What you need to do →
Pull out each line of the data that includes the word "axes".
——
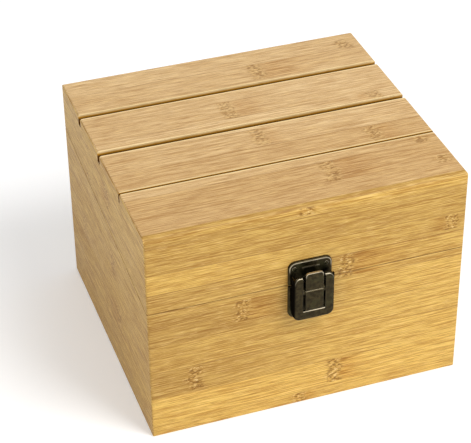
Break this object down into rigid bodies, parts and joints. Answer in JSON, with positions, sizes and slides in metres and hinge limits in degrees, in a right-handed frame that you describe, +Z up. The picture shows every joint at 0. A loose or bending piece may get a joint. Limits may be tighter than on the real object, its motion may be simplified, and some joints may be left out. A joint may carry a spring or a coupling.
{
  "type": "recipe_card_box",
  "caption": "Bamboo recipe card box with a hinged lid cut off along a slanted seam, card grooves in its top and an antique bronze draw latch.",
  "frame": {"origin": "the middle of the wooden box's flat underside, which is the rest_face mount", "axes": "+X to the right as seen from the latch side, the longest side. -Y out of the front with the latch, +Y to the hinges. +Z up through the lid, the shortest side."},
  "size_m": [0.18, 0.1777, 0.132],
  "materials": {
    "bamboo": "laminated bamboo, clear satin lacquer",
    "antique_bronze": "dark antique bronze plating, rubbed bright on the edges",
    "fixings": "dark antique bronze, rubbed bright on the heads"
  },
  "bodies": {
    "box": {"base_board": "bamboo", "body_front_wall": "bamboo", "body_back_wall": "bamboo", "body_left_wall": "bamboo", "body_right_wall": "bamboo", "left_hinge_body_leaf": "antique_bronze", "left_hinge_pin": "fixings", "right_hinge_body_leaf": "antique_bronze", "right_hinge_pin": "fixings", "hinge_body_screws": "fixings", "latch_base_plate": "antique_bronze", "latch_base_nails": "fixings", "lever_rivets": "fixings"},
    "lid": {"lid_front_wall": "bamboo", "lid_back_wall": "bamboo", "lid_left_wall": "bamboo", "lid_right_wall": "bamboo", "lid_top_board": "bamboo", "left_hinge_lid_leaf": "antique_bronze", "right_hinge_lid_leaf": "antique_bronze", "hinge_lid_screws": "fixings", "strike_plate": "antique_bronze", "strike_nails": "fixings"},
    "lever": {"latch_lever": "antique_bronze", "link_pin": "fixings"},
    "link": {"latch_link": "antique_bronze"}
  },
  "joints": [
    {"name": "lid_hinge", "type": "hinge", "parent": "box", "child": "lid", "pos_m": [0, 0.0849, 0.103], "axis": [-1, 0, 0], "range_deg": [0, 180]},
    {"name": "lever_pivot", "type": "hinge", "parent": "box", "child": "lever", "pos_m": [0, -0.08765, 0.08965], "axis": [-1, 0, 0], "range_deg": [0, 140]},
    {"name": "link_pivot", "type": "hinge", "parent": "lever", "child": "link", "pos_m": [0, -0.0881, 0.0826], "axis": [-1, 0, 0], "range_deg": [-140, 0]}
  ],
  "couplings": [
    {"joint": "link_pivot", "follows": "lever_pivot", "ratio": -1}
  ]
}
——
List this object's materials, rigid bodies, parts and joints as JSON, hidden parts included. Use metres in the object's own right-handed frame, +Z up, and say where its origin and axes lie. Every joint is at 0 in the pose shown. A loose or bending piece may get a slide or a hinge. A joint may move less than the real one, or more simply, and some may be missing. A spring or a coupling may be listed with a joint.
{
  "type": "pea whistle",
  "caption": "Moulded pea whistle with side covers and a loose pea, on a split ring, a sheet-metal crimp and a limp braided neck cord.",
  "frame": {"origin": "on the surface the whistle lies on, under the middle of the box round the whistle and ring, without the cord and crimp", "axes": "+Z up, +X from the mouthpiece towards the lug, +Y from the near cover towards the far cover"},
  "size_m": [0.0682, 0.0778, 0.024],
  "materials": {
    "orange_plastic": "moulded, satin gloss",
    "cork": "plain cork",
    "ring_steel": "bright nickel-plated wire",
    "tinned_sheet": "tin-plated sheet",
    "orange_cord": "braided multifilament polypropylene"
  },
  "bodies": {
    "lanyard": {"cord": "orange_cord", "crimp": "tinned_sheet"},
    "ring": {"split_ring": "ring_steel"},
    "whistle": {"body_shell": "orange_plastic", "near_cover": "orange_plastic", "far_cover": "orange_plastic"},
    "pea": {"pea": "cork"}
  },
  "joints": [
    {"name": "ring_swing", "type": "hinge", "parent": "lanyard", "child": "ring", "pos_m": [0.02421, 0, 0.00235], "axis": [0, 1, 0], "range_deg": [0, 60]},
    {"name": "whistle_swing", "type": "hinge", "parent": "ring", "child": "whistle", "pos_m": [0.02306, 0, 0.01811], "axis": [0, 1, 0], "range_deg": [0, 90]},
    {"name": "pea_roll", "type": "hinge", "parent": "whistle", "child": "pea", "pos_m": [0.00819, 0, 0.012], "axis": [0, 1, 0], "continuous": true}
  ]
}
——
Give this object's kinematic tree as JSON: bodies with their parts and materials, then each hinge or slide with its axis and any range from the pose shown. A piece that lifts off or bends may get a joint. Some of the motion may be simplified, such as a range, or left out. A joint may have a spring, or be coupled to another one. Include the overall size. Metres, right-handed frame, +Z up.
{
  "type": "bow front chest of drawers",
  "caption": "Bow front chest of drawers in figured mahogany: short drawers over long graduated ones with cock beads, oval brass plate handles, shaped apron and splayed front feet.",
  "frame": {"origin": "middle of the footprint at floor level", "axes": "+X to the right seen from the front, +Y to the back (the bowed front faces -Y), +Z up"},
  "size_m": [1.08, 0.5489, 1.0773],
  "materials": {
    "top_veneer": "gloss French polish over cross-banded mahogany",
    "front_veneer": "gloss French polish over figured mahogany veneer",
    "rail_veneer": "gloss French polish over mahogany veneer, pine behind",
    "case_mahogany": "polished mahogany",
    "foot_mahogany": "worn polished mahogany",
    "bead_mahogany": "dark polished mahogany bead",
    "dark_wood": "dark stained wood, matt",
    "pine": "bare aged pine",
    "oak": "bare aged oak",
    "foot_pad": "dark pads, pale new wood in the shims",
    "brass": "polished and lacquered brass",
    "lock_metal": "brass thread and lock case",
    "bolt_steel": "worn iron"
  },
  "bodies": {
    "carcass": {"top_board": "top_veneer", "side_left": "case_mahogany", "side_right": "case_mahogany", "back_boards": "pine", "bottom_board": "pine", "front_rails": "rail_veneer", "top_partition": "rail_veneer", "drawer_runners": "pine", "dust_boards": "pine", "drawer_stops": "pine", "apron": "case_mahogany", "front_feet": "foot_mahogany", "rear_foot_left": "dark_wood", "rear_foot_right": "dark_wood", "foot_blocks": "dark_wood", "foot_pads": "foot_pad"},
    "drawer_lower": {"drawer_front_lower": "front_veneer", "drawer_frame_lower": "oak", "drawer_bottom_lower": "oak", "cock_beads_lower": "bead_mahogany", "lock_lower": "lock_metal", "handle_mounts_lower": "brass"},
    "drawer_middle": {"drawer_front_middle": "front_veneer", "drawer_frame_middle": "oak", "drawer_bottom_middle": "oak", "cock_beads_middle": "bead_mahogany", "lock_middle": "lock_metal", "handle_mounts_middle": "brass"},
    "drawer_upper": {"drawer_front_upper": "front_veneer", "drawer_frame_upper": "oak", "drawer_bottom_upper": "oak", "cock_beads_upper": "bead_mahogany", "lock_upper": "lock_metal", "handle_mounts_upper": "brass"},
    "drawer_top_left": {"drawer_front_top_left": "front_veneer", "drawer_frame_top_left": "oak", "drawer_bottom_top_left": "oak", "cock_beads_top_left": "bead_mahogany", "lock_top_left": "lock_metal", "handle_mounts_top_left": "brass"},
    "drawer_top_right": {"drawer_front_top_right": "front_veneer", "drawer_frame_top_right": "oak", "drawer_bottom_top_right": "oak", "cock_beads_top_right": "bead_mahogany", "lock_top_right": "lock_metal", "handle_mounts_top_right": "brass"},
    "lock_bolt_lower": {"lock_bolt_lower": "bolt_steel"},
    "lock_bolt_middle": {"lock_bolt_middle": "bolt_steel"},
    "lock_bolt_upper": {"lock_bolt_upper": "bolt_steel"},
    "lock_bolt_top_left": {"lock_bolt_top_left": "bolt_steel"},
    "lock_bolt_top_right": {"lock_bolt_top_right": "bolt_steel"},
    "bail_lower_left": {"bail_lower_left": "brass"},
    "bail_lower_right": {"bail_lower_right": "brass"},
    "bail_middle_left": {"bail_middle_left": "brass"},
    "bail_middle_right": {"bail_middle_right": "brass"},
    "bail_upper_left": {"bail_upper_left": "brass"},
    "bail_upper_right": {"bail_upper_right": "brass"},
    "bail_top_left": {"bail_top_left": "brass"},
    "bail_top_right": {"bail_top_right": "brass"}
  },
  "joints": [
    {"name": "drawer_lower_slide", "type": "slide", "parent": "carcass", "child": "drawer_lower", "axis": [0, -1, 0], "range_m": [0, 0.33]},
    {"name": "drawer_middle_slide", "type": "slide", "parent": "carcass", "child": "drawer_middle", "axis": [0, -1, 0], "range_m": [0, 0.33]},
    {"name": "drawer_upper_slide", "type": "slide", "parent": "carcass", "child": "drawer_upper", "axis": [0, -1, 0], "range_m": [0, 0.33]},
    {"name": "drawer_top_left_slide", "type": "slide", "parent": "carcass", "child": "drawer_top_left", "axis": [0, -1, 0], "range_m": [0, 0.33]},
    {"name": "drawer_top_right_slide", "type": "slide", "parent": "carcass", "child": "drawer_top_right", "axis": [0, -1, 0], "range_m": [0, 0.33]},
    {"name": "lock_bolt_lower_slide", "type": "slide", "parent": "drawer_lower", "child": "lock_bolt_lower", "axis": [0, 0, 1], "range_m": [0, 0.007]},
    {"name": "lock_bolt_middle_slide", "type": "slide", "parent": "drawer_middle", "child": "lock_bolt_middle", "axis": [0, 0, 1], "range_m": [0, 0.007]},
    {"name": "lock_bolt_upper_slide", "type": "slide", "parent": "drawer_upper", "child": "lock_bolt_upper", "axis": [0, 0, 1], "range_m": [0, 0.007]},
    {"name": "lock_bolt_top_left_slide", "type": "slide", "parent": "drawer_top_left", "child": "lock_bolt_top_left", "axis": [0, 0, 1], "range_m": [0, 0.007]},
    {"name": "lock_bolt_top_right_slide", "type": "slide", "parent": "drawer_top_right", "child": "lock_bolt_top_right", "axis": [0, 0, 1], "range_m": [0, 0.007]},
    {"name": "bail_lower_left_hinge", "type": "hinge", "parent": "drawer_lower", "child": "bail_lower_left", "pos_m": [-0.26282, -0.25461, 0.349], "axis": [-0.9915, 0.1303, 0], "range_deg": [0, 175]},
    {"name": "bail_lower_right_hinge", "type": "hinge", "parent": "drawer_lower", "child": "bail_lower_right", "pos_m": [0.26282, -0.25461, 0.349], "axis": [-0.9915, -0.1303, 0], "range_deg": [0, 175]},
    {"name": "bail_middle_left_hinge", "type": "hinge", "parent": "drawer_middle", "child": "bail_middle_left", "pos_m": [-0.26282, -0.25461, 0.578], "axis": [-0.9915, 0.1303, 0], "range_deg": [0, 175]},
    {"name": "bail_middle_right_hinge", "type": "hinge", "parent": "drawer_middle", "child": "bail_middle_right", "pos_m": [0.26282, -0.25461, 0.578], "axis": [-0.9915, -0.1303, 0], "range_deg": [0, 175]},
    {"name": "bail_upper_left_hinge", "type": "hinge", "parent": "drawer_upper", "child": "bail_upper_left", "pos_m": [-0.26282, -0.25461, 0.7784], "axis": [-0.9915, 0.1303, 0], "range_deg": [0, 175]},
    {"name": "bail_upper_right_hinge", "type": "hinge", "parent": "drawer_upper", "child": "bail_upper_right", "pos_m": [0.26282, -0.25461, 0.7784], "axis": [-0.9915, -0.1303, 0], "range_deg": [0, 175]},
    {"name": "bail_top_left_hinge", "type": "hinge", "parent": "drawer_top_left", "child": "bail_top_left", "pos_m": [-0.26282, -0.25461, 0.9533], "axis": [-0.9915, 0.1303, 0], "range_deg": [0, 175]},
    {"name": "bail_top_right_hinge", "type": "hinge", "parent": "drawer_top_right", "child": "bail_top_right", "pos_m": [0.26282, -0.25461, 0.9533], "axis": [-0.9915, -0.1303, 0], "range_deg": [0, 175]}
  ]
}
——
Output for this task →
  "frame": {"origin": "the middle of the wooden box's flat underside, which is the rest_face mount", "axes": "+X to the right as seen from the latch side, the longest side. -Y out of the front with the latch, +Y to the hinges. +Z up through the lid, the shortest side."},
List this object's materials, rigid bodies, parts and joints as JSON, hidden parts included. Use metres in the object's own right-handed frame, +Z up, and say where its origin and axes lie. Every joint is at 0 in the pose shown. A loose or bending piece may get a slide or a hinge. A joint may move less than the real one, or more simply, and some may be missing. A spring or a coupling may be listed with a joint.
  "frame": {"origin": "on the surface the whistle lies on, under the middle of the box round the whistle and ring, without the cord and crimp", "axes": "+Z up, +X from the mouthpiece towards the lug, +Y from the near cover towards the far cover"},
  "frame": {"origin": "middle of the footprint at floor level", "axes": "+X to the right seen from the front, +Y to the back (the bowed front faces -Y), +Z up"},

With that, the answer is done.